Why this step matters
The holdings table turns portfolio monitoring into governance. It forces clarity on exposure, accountability for risk, and discipline around capital allocation. When reviewed consistently, it prevents drift and ensures that position sizes reflect conviction, evidence, and expectations ra.
Build a Portfolio Monitoring Routine That Reduces Mistakes
Effective portfolio monitoring does not require constant attention. It requires consistency. A simple, repeatable routine helps you stay informed without reacting to noise and keeps decisions tied to evidence rather than emotion.
A practical monitoring schedule
Weekly review (10 minutes)
The weekly check is a lightweight status update.
- Review the portfolio dashboard
- Scan the heatmap to identify what drove performance
- Write one sentence summarizing the main driver of results
This keeps you oriented without pulling you into short-term decision-making.

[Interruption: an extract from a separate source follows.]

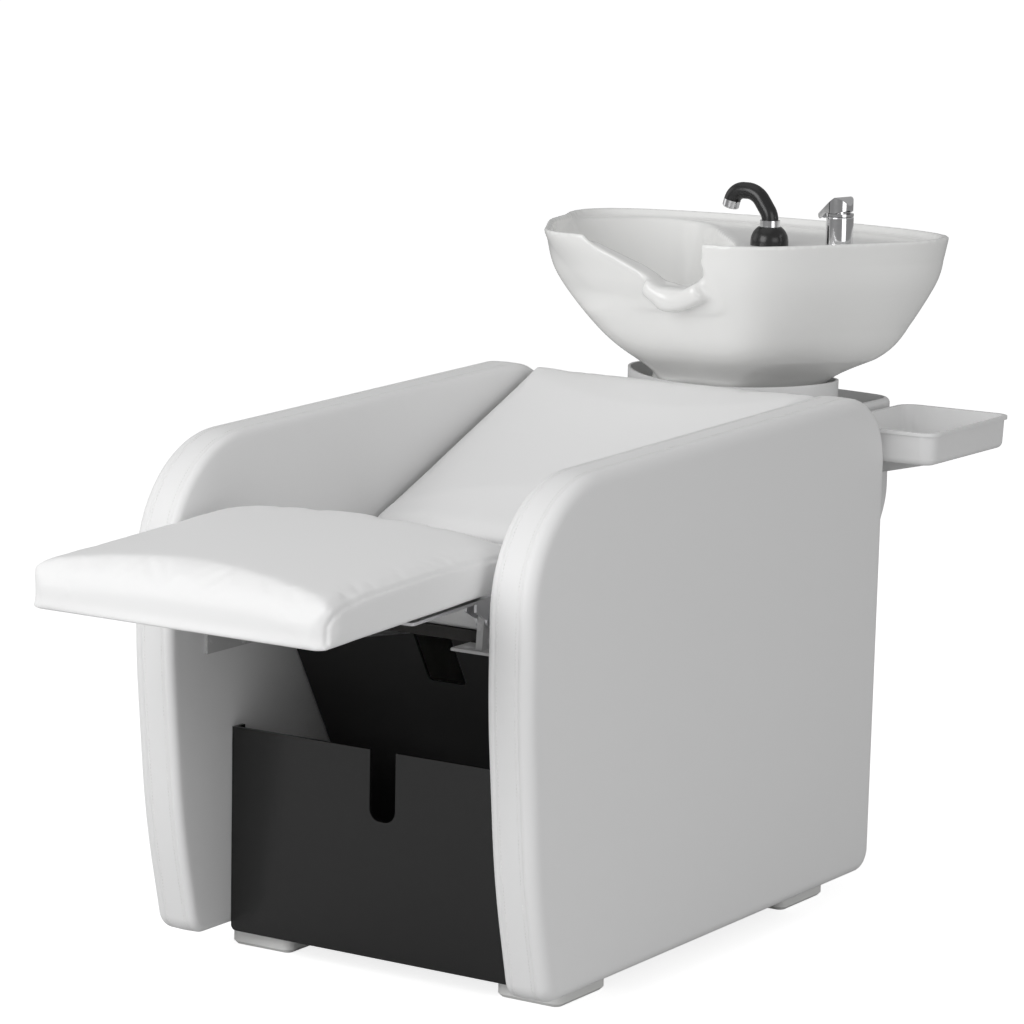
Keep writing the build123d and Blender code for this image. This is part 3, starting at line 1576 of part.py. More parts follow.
handset_side = Plane(
    origin=(handset_x, handset_y, ring_top),
    x_dir=(cos(turn), sin(turn), 0),
    z_dir=(sin(turn), -cos(turn), 0),
)
handset_bends = (
    (handset_root_radius, handset_lean, handset_shaft),
    (handset_bend_radius, half_turn / 2 - handset_lean, handset_level),
    (handset_nose_radius, handset_nose_turn, 0),
)
with BuildPart() as handset_handle:
    with BuildLine(handset_side) as handle_path:
        x, z, lean = 0, 0, 0
        for radius, bend, run in handset_bends:
            middle_x = x + radius * cos(radians(lean))
            middle_z = z - radius * sin(radians(lean))
            CenterArc((middle_x, middle_z), radius, half_turn - lean, -bend)
            lean += bend
            x = middle_x - radius * cos(radians(lean))
            z = middle_z + radius * sin(radians(lean))
            if run:
                end_x = x + run * sin(radians(lean))
                end_z = z + run * cos(radians(lean))
                Line((x, z), (end_x, end_z))
                x, z = end_x, end_z
    handle_wire = Wire(handle_path.edges())
    with BuildSketch(Plane(origin=handle_wire @ 0, z_dir=handle_wire % 0)):
        Circle(handset_grip / 2)
    sweep(path=handle_wire)
pieces["handset_handle"] = handset_handle

with BuildPart() as spray_head:
    with BuildSketch(Plane(origin=handle_wire @ 1, z_dir=handle_wire % 1)):
        Circle(spray_diameter / 2)
    extrude(amount=spray_length)
    chamfer(spray_head.faces().sort_by(Axis.Z)[0].edges(), spray_edge)
pieces["spray_head"] = spray_head

# Side tray and the bracket on the casing that carries it
tray_x = casing_half + tray_side_gap + tray_width / 2
tray_y = tray_front_y + tray_length / 2
tray_low = tray_top - tray_depth
tray_body_width = tray_width - 2 * tray_rim
tray_body_length = tray_length - 2 * tray_rim
with BuildPart() as side_tray:
    with BuildSketch(Plane.XY.offset(tray_top)):
        with Locations((tray_x, tray_y)):
            RectangleRounded(tray_body_width, tray_body_length, tray_corner)
    extrude(amount=-tray_depth, taper=tray_taper)
    fillet(side_tray.faces().sort_by(Axis.Z)[0].edges(), tray_floor_round)
    with BuildSketch(Plane.XY.offset(tray_top)):
        with Locations((tray_x, tray_y)):
            RectangleRounded(tray_width, tray_length, tray_corner + tray_rim)
    extrude(amount=-tray_rim_height)
    with BuildSketch(Plane.XY.offset(tray_top)):
        with Locations((tray_x, tray_y)):
            RectangleRounded(
                tray_body_width - 2 * tray_wall, tray_body_length - 2 * tray_wall, tray_corner - tray_wall
            )
    extrude(amount=tray_wall - tray_depth, taper=tray_taper, mode=Mode.SUBTRACT)
pieces["side_tray"] = side_tray

arm_high = tray_low - soft_gap
with BuildPart() as tray_bracket:
    with BuildSketch(yz_plane(casing_half)):
        with Locations((tray_y, arm_high - tray_arm_root / 2)):
            Rectangle(tray_arm_pitch + tray_arm_root, tray_arm_root)
    extrude(amount=tray_side_gap)
    for sign in (-1, 1):
        with BuildSketch(xz_plane(tray_y + sign * tray_arm_pitch / 2 - tray_arm / 2)):
            with BuildLine():
                Polyline(
                    (casing_half, arm_high),
                    (casing_half + tray_arm_length, arm_high),
                    (casing_half + tray_arm_length, arm_high - tray_arm_tip),
                    (casing_half, arm_high - tray_arm_root),
                    close=True,
                )
            make_face()
        extrude(amount=-tray_arm)
pieces["tray_bracket"] = tray_bracket

# Everything moves so that the middle of its footprint is the origin
corners = [builder.part.bounding_box() for builder in pieces.values()]
centre_x = (min(box.min.X for box in corners) + max(box.max.X for box in corners)) / 2
centre_y = (min(box.min.Y for box in corners) + max(box.max.Y for box in corners)) / 2
for name, builder in pieces.items():
    builder.part.label = name
    placed = builder.part.moved(Location((-centre_x, -centre_y, 0)))
    placed.label = name
    export_step(placed, f"parts/{name}.step")
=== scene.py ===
"""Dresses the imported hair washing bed: upholstery, mouldings, glaze and metal, in a pale studio."""

import logging
import math
from dataclasses import dataclass, field
from enum import Enum
from functools import partial

import bmesh
import bpy
import numpy as np
from mathutils import Matrix, Vector
from mathutils.bvhtree import BVHTree


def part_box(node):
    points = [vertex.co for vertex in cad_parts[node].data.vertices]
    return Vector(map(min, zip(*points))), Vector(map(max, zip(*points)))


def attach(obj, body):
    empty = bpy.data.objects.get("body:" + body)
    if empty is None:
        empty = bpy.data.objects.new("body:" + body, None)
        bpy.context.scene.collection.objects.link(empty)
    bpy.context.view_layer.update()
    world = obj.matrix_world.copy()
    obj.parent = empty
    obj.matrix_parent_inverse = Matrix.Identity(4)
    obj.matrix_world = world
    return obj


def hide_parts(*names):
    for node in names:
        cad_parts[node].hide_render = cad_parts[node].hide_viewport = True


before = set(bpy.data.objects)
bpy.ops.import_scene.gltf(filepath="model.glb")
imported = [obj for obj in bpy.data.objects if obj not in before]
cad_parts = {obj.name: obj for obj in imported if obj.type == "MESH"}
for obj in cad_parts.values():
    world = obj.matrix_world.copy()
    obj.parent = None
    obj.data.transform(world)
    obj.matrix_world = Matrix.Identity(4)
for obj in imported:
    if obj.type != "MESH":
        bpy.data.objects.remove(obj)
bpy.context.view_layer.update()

MM = 0.001
log = logging.getLogger("washing_bed")


def design_zero() -> Vector:
    """The design's zero in the row frame: between the panels, at their front, on the floor."""
    left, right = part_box("side_panel_left"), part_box("side_panel_right")
    return Vector(((left[0].x + right[1].x) / 2, left[0].y, 0.0))


ZERO = design_zero()


def at(x: float, y: float, z: float) -> Vector:
    """A design point in millimetres as a point of the row frame in metres.

    Args:
        x, y, z: millimetres from the design's zero.

    Returns:
        The point in metres.
    """
    return ZERO + Vector((x, y, z)) * MM


def as_rows(points: np.ndarray) -> np.ndarray:
    """Design points in millimetres, one a row, in metres of the row frame."""
    return np.asarray(points, float) * MM + np.array(ZERO)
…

Monthly review (30 minutes)
The monthly review focuses on structure and exposure.
- Review return contribution by position
- Check position weights and concentration
- Reassess the cash balance and its role in the portfolio
This step ensures that performance and risk remain aligned with expectations.
Quarterly review (60 minutes)
The quarterly review is where judgment matters most.
- Revisit the thesis for the largest holdings
- Rebalance positions that have drifted beyond predefined limits
- Decide which behaviors or positions no longer deserve attention
Document these decisions. Written reasoning creates accountability and improves future judgment.
Conclusion
Monitoring portfolio performance is a process of evaluation. The goal is to understand how the portfolio behaves, how returns are generated, and whether outcomes remain consistent with intent.
A structured routine, combined with portfolio-level metrics and position-level accountability, helps you stay disciplined through different market environments. It reduces unforced errors and helps you invest with confidence, limits reactionary decisions, and keeps capital aligned with long-term objectives.
When portfolio monitoring is done well, it does not increase activity. It improves clarity.